Working for Cosmopolitan, Amelia divided her time equally between writing articles and answering letters. Letters poured in from everywhere and from everyone. Men, women, boys, girls; teachers, mechanics, laborers; inventor, realtor, office boy: all had questions and problems they wanted answered and solved. Some said:

“Do you know the name of a good school of aviation?”

“Why is the monoplane faster than the biplane?”

“I have quarreled with my boy friend and have decided to take up aviation. Please tell me how.”

“Do you know Colonel Lindbergh?”

“I want to fly, but my mother won’t let me.”

Many of the letters AE answered in the magazine. She cautioned the young girl who had quarreled with her boy friend and advised her against taking up flying: no one should take up flying with what appeared to be thoughts of suicide! She cajoled a youngster and told him to bide his time; the day would come when he could start flying lessons without parental approval. Yes, she did know Colonel Lindbergh and his wife, but she had not yet had the opportunity to know them well.

AE enjoyed the queries from her readers, but one complaint from the younger ones made her chafe with irritation: restraining parents. “Why not now?” she would say to the mother who refused to let her daughter fly until she was sixteen, and she continued to ask it of any parent who had established an arbitrary age somewhere in the future.

She began the Cosmopolitan articles with the November, 1928, issue. They continued somewhat erratically until one year later. Amelia sat at her typewriter and pounded out her thoughts and feelings about flying. Her own sex was often her target for the month: “Try Flying Yourself,” “Here Is How Fannie Hurst Could Learn to Fly,” “Is It Safe for You to Fly?” “Shall You Let Your Daughter Fly?” “Why Are Women Afraid to Fly?”

In the same issues other counterpointing writers sounded their convictions: “I Don’t Want to Be a Mother,” “I Wish I Were a Man,” “Could You be a Platonic Friend?” “Clinging Vine? Ha!” “I Have My Rights, Too.”

This was only part of the exciting 1920’s in America. The postwar period of the disillusioned lost generation, the new place of women in society, the Freudian explanations for behavior, prohibition, the automobile, the worship of speed, the idolization of heroes: out of such an era Amelia Earhart came and conquered.

“I Want You to Meet a Real American Girl,” wrote O. O. McIntyre in an enthusiastic introduction of AE to his Cosmopolitan readers. In a day when young women went from “gin-guzzling to calculated harlotry, here,” he said, was a “wistful slip of a girl” who would be a “highly moral reaction from the inflamed tendencies and appetites which have aroused so much alarm. Amelia,” he concluded, “has become a symbol of a new womanhood—a symbol, I predict, that will be emulously patterned after by thousands of young girls in their quest for the Ideal.”
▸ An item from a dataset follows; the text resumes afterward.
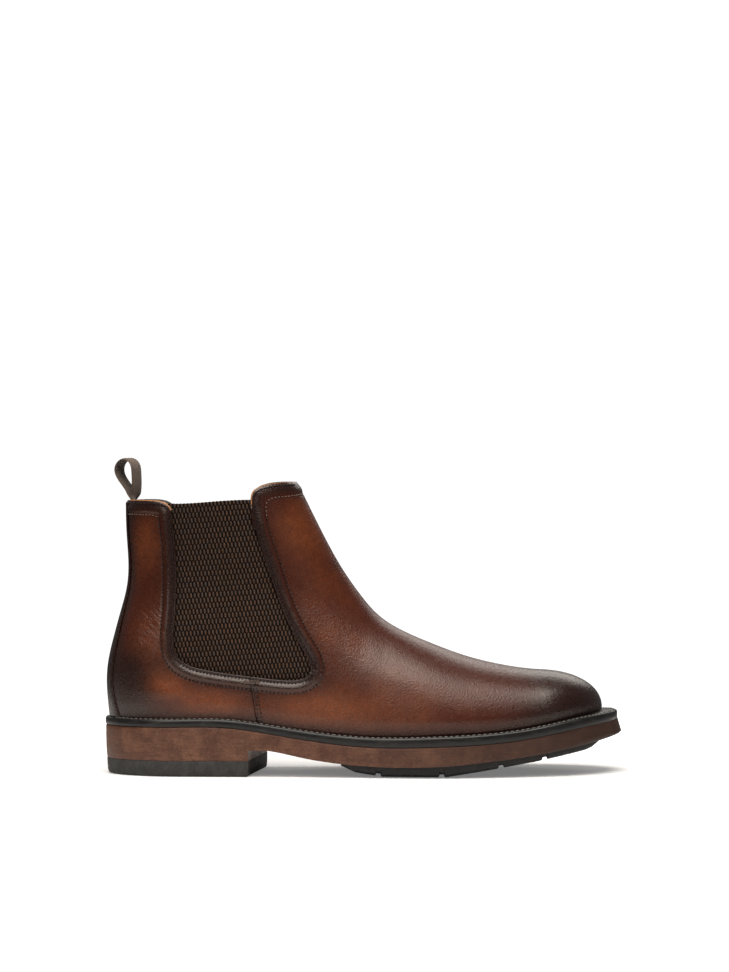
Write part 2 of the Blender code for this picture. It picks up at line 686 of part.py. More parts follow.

Every woman’s goal at the time was the slender, boyish figure, the flattened breasts, the close-cropped boyish bob, the long, youthful waist. In Amelia every woman found her image, cleanly liberated in the speed of solo record-breaking flight. Here was a woman who could satisfy in an acceptable way the cravings of any woman blocked at home, of any housewife chained to a husband, home, and children.

She was a product of her times and a reaction to them, too caught up in them to realize they were driving her to impossible achievement. For the present, however, she was having a gloriously good time doing what she wanted to do for “the fun of it.” And what she was doing was well within her capabilities.

In the spring of 1929 Amelia sold the little Avro Avian and purchased a used Lockheed Vega—a high-wing monoplane with Whirlwind engine. She itched to test it out. California beckoned again, not for a visit this time, but for the chance to enter a race.